## Do this
Reproduce all of the listing below without alteration.

## Collected material
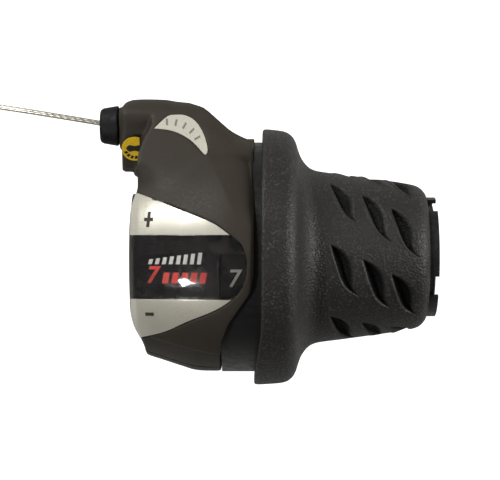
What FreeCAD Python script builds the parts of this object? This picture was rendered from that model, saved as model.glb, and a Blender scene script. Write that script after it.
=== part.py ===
"""Twist-grip gear shifter for a 22.2 mm handlebar.

Axes: +X runs along the handlebar, outboard. +Y points forward. +Z points up through the gear window.
The origin is on the bar's axis, at the inboard end of the clamp collar. Sizes are in millimetres.
Angles about the bar are in degrees from +Y towards +Z.
"""
import FreeCAD, Part
import math
import os

import Sketcher

PARTS_FOLDER = "parts"
UP_ANGLE = 90
WINDOW_NUMBER_ANGLE = 100.1
CLICK_ANGLE = 18
CLICKS = 6

doc = FreeCAD.newDocument("TwistShifter")
nodes = {}

# ---------------------------------------------------------------- driving dimensions

DIMENSIONS = {
    "bar_bore": 11.2,
    "sleeve_radius": 12.5,
    "sleeve_end": 69.0,
    "collar_radius": 14.6,
    "bulkhead_start": 11.0,
    "bulkhead_end": 13.0,
    "bulkhead_radius": 23.0,
    "post_inner": 21.0,
    "running_gap": 0.06,
    "shell_end": 20.4,
    "shell_radius": 26.4,
    "nose_end": 28.2,
    "nose_inner": 26.9,
    "wire_radius": 0.6,
    "wire_plane": 17.0,
    "wind_radius": 14.0,
    "bend_radius": 11.0,
    "guide_outer": 1.5,
    "guide_inner": 0.85,
    "outlet_y": 30.0,
    "outlet_z": 6.0,
    "outlet_radius": 6.5,
    "outlet_face": -2.75,
    "drum_flange": 16.4,
    "ratchet_radius": 20.4,
    "notch_radius": 1.6,
    "skirt_start": 20.6,
    "skirt_radius": 26.5,
    "skirt_wall": 1.6,
    "core_radius": 13.8,
    "core_end": 67.0,
    "tab_end": 69.7,
    "flange_start": 29.4,
    "flange_end": 37.9,
    "flange_radius": 29.5,
    "grip_end": 67.6,
    "rubber_gap": 0.05,
    "knob_start": -7.2,
    "knob_radius": 4.6,
    "clamp_x": 6.6,
    "clamp_z": -19.5,
    "ear_outer": 6.5,
    "screw_y": 17.4,
    "screw_x": 5.0,
    "lens_thickness": 1.0,
}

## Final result
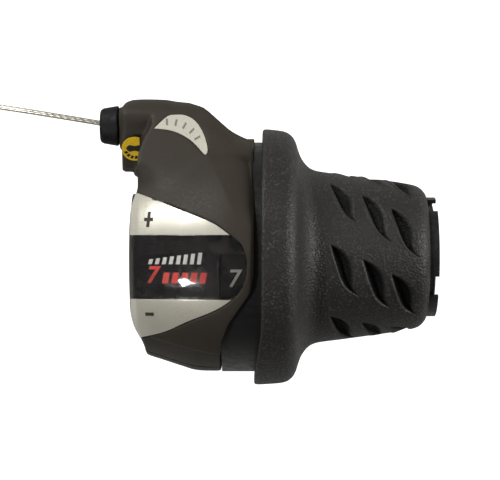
What FreeCAD Python script builds the parts of this object? This picture was rendered from that model, saved as model.glb, and a Blender scene script. Write that script after it.
=== part.py ===
"""Twist-grip gear shifter for a 22.2 mm handlebar.

Axes: +X runs along the handlebar, outboard. +Y points forward. +Z points up through the gear window.
The origin is on the bar's axis, at the inboard end of the clamp collar. Sizes are in millimetres.
Angles about the bar are in degrees from +Y towards +Z.
"""
import FreeCAD, Part
import math
import os

import Sketcher

PARTS_FOLDER = "parts"
UP_ANGLE = 90
WINDOW_NUMBER_ANGLE = 100.1
CLICK_ANGLE = 18
CLICKS = 6

doc = FreeCAD.newDocument("TwistShifter")
nodes = {}

# ---------------------------------------------------------------- driving dimensions

DIMENSIONS = {
    "bar_bore": 11.2,
    "sleeve_radius": 12.5,
    "sleeve_end": 69.0,
    "collar_radius": 14.6,
    "bulkhead_start": 11.0,
    "bulkhead_end": 13.0,
    "bulkhead_radius": 23.0,
    "post_inner": 21.0,
    "running_gap": 0.06,
    "shell_end": 20.4,
    "shell_radius": 26.4,
    "nose_end": 28.2,
    "nose_inner": 26.9,
    "wire_radius": 0.6,
    "wire_plane": 17.0,
    "wind_radius": 14.0,
    "bend_radius": 11.0,
    "guide_outer": 1.5,
    "guide_inner": 0.85,
    "outlet_y": 30.0,
    "outlet_z": 6.0,
    "outlet_radius": 6.5,
    "outlet_face": -2.75,
    "drum_flange": 16.4,
    "ratchet_radius": 20.4,
    "notch_radius": 1.6,
    "skirt_start": 20.6,
    "skirt_radius": 26.5,
    "skirt_wall": 1.6,
    "core_radius": 13.8,
    "core_end": 67.0,
    "tab_end": 69.7,
    "flange_start": 29.4,
    "flange_end": 37.9,
    "flange_radius": 29.5,
    "grip_end": 67.6,
    "rubber_gap": 0.05,
    "knob_start": -7.2,
    "knob_radius": 4.6,
    "clamp_x": 6.6,
    "clamp_z": -19.5,
    "ear_outer": 6.5,
    "screw_y": 17.4,
    "screw_x": 5.0,
    "lens_thickness": 1.0,
}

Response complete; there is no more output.